The Upstairs Wife Book Cover The Upstairs Wife
Rafia Zakaria
Beacon Press

The Upstairs Wife entwines two emotional stories and unfolds them in a brilliant manner. The main story revolves around Amina and her husband Sohail but in their shadows is the history of Pakistan itself. Later the history of Pakistan, the conflicts, the revolts, takes over the book and the story of Amina goes in the hiding.

Written by Rafia Zakaria, an attorney and political philosopher and a regular columnist to Al Jazeera and Dawn News, this is one book you don’t want to put down.

The book begins with Rafia’s family eagerly waiting to hear the news of her Aunt Amina’s husband but a bigger news breaks. The death of Pakistani Political leader Benazir Bhutto . What follows are riots and turbulence in the country.

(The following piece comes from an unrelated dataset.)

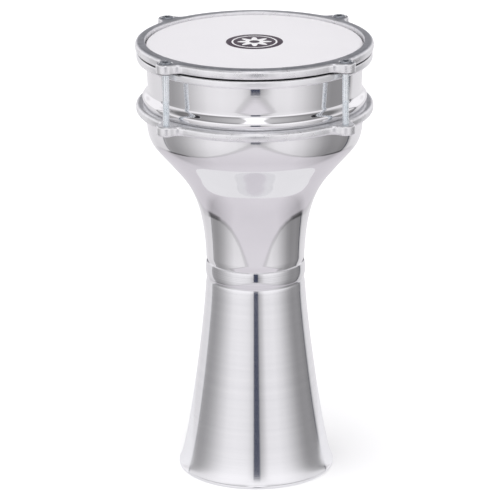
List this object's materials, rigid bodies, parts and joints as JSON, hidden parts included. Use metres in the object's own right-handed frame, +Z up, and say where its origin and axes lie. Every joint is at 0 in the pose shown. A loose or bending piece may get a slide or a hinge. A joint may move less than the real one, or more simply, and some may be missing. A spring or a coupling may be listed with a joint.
{
  "type": "darbuka",
  "caption": "Goblet hand drum of spun aluminium: flared foot, narrow waist, deep bowl, and a flat film head clamped by a cast hoop on tension bolts.",
  "frame": {"origin": "centre of the foot's rolled rim, on the ground", "axes": "+Z up along the drum's axis, from the foot to the head; the bolts stand on the diagonals of X and Y, and the side shown to the player faces -Y"},
  "size_m": [0.208, 0.208, 0.3956],
  "materials": {
    "polished_shell": "polished",
    "satin_waist": "satin",
    "satin_foot": "satin",
    "cast_hoop": "satin",
    "head_film": "matte",
    "head_print": "matte",
    "head_ring": "polished",
    "bond_resin": "gloss",
    "zinc_bolt": "satin"
  },
  "bodies": {
    "shell": {"upper_shell": "polished_shell", "waist_band": "satin_waist", "foot": "satin_foot", "lower_hoop": "cast_hoop", "drumhead": "head_film", "flesh_hoop": "head_ring", "head_bond_ring": "bond_resin"},
    "hoop": {"top_hoop": "cast_hoop"},
    "bolt_front_left": {"tension_bolt_front_left": "zinc_bolt"},
    "bolt_front_right": {"tension_bolt_front_right": "zinc_bolt"},
    "bolt_back_left": {"tension_bolt_back_left": "zinc_bolt"},
    "bolt_back_right": {"tension_bolt_back_right": "zinc_bolt"}
  },
  "joints": [
    {"name": "hoop_slide", "type": "slide", "parent": "shell", "child": "hoop", "axis": [0, 0, 1], "range_m": [0, 0.004]},
    {"name": "bolt_front_left_turn", "type": "hinge", "parent": "hoop", "child": "bolt_front_left", "pos_m": [-0.07658, -0.07658, 0.39], "axis": [0, 0, 1], "range_deg": [0, 1440]},
    {"name": "bolt_front_right_turn", "type": "hinge", "parent": "hoop", "child": "bolt_front_right", "pos_m": [0.07658, -0.07658, 0.39], "axis": [0, 0, 1], "range_deg": [0, 1440]},
    {"name": "bolt_back_left_turn", "type": "hinge", "parent": "hoop", "child": "bolt_back_left", "pos_m": [-0.07658, 0.07658, 0.39], "axis": [0, 0, 1], "range_deg": [0, 1440]},
    {"name": "bolt_back_right_turn", "type": "hinge", "parent": "hoop", "child": "bolt_back_right", "pos_m": [0.07658, 0.07658, 0.39], "axis": [0, 0, 1], "range_deg": [0, 1440]}
  ],
  "couplings": [
    {"joint": "bolt_front_left_turn", "follows": "hoop_slide", "rad_per_m": 6283.2},
    {"joint": "bolt_front_right_turn", "follows": "hoop_slide", "rad_per_m": 6283.2},
    {"joint": "bolt_back_left_turn", "follows": "hoop_slide", "rad_per_m": 6283.2},
    {"joint": "bolt_back_right_turn", "follows": "hoop_slide", "rad_per_m": 6283.2}
  ]
}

The book goes back to Amina coming back to her father’s, as her husband, Sohail has decided to take another wife. Bear it in mind that at that time polygamy was not that common. Rafia at that age thought that a man could not have two wife. Amina is broken and the family, humiliated.

The book then goes further  back to the creation of Pakistan infact waay before the time of partition. A great deal of information is provided on the events which lead to the partition and its aftermath.

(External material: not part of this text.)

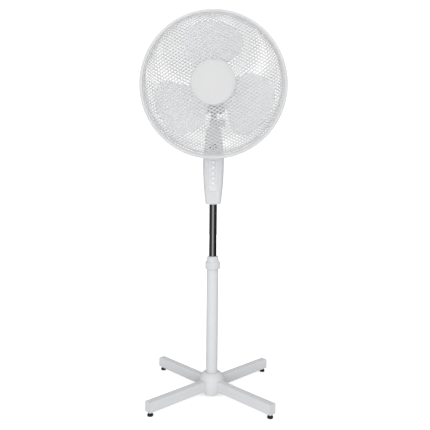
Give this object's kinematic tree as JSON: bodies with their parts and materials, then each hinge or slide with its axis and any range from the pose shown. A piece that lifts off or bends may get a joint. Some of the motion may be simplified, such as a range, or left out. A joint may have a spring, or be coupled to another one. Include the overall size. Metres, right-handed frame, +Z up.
{
  "type": "pedestal fan",
  "caption": "White pedestal fan: round mesh guard over a three-blade rotor, control box with a row of push buttons, chrome height-adjusting pole and a cross base on rubber feet.",
  "frame": {"origin": "on the floor under the pole's axis, at the middle of the cross base", "axes": "+Z up along the pole, the fan blows towards -Y, +X to the right seen from the front"},
  "size_m": [0.4399, 0.3918, 1.211],
  "materials": {
    "white_paint": "powder coat, satin",
    "white_plastic": "semi-gloss moulding",
    "button_plastic": "gloss",
    "rubber": "matt",
    "inner_plastic": "matt",
    "steel": "zinc plated",
    "chrome": "polished",
    "lens": "smoked",
    "bronze": "sintered",
    "cast_alloy": "as cast",
    "lamination": "ground steel sheets",
    "winding": "enamelled copper",
    "guard_mesh": "white coated",
    "badge": "satin",
    "blade_plastic": "satin, slightly translucent",
    "nylon": "natural nylon"
  },
  "bodies": {
    "stand": {"cross_tube_lower": "white_paint", "cross_tube_upper": "white_paint", "end_cap_1": "white_plastic", "end_cap_2": "white_plastic", "end_cap_3": "white_plastic", "end_cap_4": "white_plastic", "rubber_foot_1": "rubber", "rubber_foot_2": "rubber", "rubber_foot_3": "rubber", "rubber_foot_4": "rubber", "pole_socket": "inner_plastic", "base_fasteners": "steel", "base_cover": "white_plastic", "outer_pole": "white_paint", "pole_sleeve": "inner_plastic", "grip_collet": "inner_plastic"},
    "collar": {"height_collar": "white_plastic"},
    "stem": {"inner_pole": "chrome", "pole_guide": "inner_plastic", "box_front": "white_plastic", "box_back": "white_plastic", "button_panel": "white_plastic", "switch_block": "inner_plastic", "lamp_lens": "lens", "box_screws": "steel", "tilt_yoke": "white_plastic", "cable_gland": "inner_plastic"},
    "button_1": {"button_1": "button_plastic"},
    "button_2": {"button_2": "button_plastic"},
    "button_3": {"button_3": "button_plastic"},
    "button_4": {"button_4": "button_plastic"},
    "button_5": {"button_5": "button_plastic"},
    "tilt_knob": {"tilt_knob": "white_plastic"},
    "neck": {"neck_block": "white_plastic", "swivel_bush": "bronze", "swivel_screw": "steel"},
    "head": {"gearbox_case": "cast_alloy", "gearbox_lid": "cast_alloy", "swivel_pin": "steel", "stator_core": "lamination", "stator_windings": "winding", "motor_front_cover": "cast_alloy", "motor_rear_cover": "cast_alloy", "shaft_bushes": "bronze", "housing_rear": "white_plastic", "housing_front": "white_plastic", "guard_nut": "white_plastic", "rear_guard": "guard_mesh", "front_guard": "guard_mesh", "guard_ring": "white_plastic", "badge": "badge"},
    "rotor": {"rotor_shaft": "steel", "rotor_core": "lamination", "fan_blade": "blade_plastic", "spinner": "blade_plastic"},
    "oscillation_knob": {"oscillation_knob": "white_plastic"},
    "worm_wheel": {"worm_wheel": "nylon"},
    "clutch": {"clutch_shaft": "nylon"},
    "crank": {"crank_gear": "nylon"},
    "link": {"link_arm": "steel"}
  },
  "joints": [
    {"name": "height", "type": "slide", "parent": "stand", "child": "stem", "axis": [0, 0, 1], "range_m": [-0.16, 0.075]},
    {"name": "collar_turn", "type": "hinge", "parent": "stand", "child": "collar", "pos_m": [0, 0, 0.43], "axis": [0, 0, 1], "range_deg": [0, 300]},
    {"name": "press_1", "type": "slide", "parent": "stem", "child": "button_1", "axis": [0, 1, 0], "range_m": [0, 0.0035], "stiffness_N_per_m": 400},
    {"name": "press_2", "type": "slide", "parent": "stem", "child": "button_2", "axis": [0, 1, 0], "range_m": [0, 0.0035], "stiffness_N_per_m": 400},
    {"name": "press_3", "type": "slide", "parent": "stem", "child": "button_3", "axis": [0, 1, 0], "range_m": [0, 0.0035], "stiffness_N_per_m": 400},
    {"name": "press_4", "type": "slide", "parent": "stem", "child": "button_4", "axis": [0, 1, 0], "range_m": [0, 0.0035], "stiffness_N_per_m": 400},
    {"name": "press_5", "type": "slide", "parent": "stem", "child": "button_5", "axis": [0, 1, 0], "range_m": [0, 0.0035], "stiffness_N_per_m": 400},
    {"name": "tilt", "type": "hinge", "parent": "stem", "child": "neck", "pos_m": [0, 0, 0.885], "axis": [-1, 0, 0], "range_deg": [-15, 25]},
    {"name": "tilt_knob_turn", "type": "hinge", "parent": "stem", "child": "tilt_knob", "pos_m": [0.025, 0, 0.885], "axis": [1, 0, 0], "range_deg": [0, 180]},
    {"name": "oscillation", "type": "hinge", "parent": "neck", "child": "head", "pos_m": [0, 0, 0.92], "axis": [0, 0, 1], "range_deg": [-40, 40]},
    {"name": "fan_spin", "type": "hinge", "parent": "head", "child": "rotor", "pos_m": [0, -0.116, 0.991], "axis": [0, 1, 0], "continuous": true},
    {"name": "oscillation_knob_push", "type": "slide", "parent": "head", "child": "oscillation_knob", "axis": [0, 0, -1], "range_m": [0, 0.008]},
    {"name": "worm_wheel_turn", "type": "hinge", "parent": "head", "child": "worm_wheel", "pos_m": [0.014, 0.02103, 0.991], "axis": [0, 0, 1], "continuous": true},
    {"name": "clutch_turn", "type": "hinge", "parent": "head", "child": "clutch", "pos_m": [0.014, 0.02103, 0.94], "axis": [0, 0, 1], "range_deg": [-201, 201]},
    {"name": "crank_turn", "type": "hinge", "parent": "head", "child": "crank", "pos_m": [0, 0.038, 0.94], "axis": [0, 0, 1], "range_deg": [-50.5, 50.5]},
    {"name": "link_turn", "type": "hinge", "parent": "crank", "child": "link", "pos_m": [0.0128, 0.038, 0.9265], "axis": [0, 0, 1], "range_deg": [-50.5, 50.5]}
  ],
  "couplings": [
    {"joint": "worm_wheel_turn", "follows": "fan_spin", "ratio": 0.05},
    {"joint": "crank_turn", "follows": "oscillation", "ratio": -1.25},
    {"joint": "clutch_turn", "follows": "oscillation", "ratio": 5},
    {"joint": "link_turn", "follows": "oscillation", "ratio": 1.25}
  ]
}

The story of Amina and Pakistan go on in a non-linear manner. She eventually is sent back to live with her husband. There is a partition in the house and both the wives live on separate floors. The life of Amina is woven with stories of Pakistan.

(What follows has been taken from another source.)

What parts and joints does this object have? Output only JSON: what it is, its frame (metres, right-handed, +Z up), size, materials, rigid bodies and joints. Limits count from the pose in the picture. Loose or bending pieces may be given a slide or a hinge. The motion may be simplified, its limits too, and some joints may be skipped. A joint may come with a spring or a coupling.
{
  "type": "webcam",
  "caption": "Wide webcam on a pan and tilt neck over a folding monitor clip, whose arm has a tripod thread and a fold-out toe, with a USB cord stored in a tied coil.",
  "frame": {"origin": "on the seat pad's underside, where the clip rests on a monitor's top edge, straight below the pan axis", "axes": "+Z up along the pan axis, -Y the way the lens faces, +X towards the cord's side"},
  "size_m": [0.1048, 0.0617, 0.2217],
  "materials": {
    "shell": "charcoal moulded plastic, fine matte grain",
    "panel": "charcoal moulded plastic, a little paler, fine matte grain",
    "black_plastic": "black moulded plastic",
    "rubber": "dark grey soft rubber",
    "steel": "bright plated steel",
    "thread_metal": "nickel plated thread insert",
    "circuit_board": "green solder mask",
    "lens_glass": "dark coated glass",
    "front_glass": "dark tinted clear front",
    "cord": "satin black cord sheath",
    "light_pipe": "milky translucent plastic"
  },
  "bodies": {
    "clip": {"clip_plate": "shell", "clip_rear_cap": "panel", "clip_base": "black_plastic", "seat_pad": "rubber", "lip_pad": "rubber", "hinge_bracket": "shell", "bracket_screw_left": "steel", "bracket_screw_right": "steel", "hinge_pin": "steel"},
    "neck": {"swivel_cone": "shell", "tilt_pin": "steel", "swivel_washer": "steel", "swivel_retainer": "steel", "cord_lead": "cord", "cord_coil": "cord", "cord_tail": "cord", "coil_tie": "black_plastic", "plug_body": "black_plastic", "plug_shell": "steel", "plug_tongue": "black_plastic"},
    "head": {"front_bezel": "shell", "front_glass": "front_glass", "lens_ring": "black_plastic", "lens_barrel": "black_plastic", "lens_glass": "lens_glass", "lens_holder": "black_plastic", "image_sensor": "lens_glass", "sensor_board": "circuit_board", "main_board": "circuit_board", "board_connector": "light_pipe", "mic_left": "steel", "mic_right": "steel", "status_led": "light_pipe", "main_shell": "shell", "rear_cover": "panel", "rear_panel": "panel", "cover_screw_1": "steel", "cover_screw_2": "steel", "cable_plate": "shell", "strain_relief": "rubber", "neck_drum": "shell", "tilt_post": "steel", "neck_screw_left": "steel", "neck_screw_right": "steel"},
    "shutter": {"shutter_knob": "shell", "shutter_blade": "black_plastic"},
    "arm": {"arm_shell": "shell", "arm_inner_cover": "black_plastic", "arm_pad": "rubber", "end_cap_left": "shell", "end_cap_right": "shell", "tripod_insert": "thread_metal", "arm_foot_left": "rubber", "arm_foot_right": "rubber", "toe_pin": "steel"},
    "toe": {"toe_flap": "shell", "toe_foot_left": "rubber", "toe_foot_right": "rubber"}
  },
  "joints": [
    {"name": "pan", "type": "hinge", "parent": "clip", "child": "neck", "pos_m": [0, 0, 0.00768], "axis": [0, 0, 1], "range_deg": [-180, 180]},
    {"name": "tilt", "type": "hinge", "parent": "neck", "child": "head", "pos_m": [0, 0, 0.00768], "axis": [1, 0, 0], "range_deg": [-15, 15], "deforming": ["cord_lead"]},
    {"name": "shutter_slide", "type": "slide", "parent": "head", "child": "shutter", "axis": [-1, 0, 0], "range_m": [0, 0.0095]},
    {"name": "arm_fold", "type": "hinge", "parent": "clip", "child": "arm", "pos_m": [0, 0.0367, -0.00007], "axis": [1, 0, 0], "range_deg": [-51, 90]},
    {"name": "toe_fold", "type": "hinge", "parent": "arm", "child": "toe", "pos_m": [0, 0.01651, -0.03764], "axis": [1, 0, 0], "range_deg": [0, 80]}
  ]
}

This book provided information which I didn’t know about. For example, one of the main reasons for Pakistan-Bangladesh split was the Bhola Cyclone.  Also I didn’t know a lot about PNS Ghazi and the mystery which surrounds it.

What sets this book apart from other history books, is in the intimate details. The focus is not on the ruthless or oppressive policies but its effects on the people. Once a land full of hopes and dreams is now dwindling.

The only flaw in the book is that it does not go in a linear manner and the personal and political events have nothing in common. But overall I think it is a brilliant book which delves into migration, coups, riots, political traumas. The sad part is that women no matter how powerful are  powerless in the face of laws and policies. Sad that such dreadful things happen in this day and age.

The Upstairs Wife: An Intimate History of Pakistan is beautifully told and is highly recommended.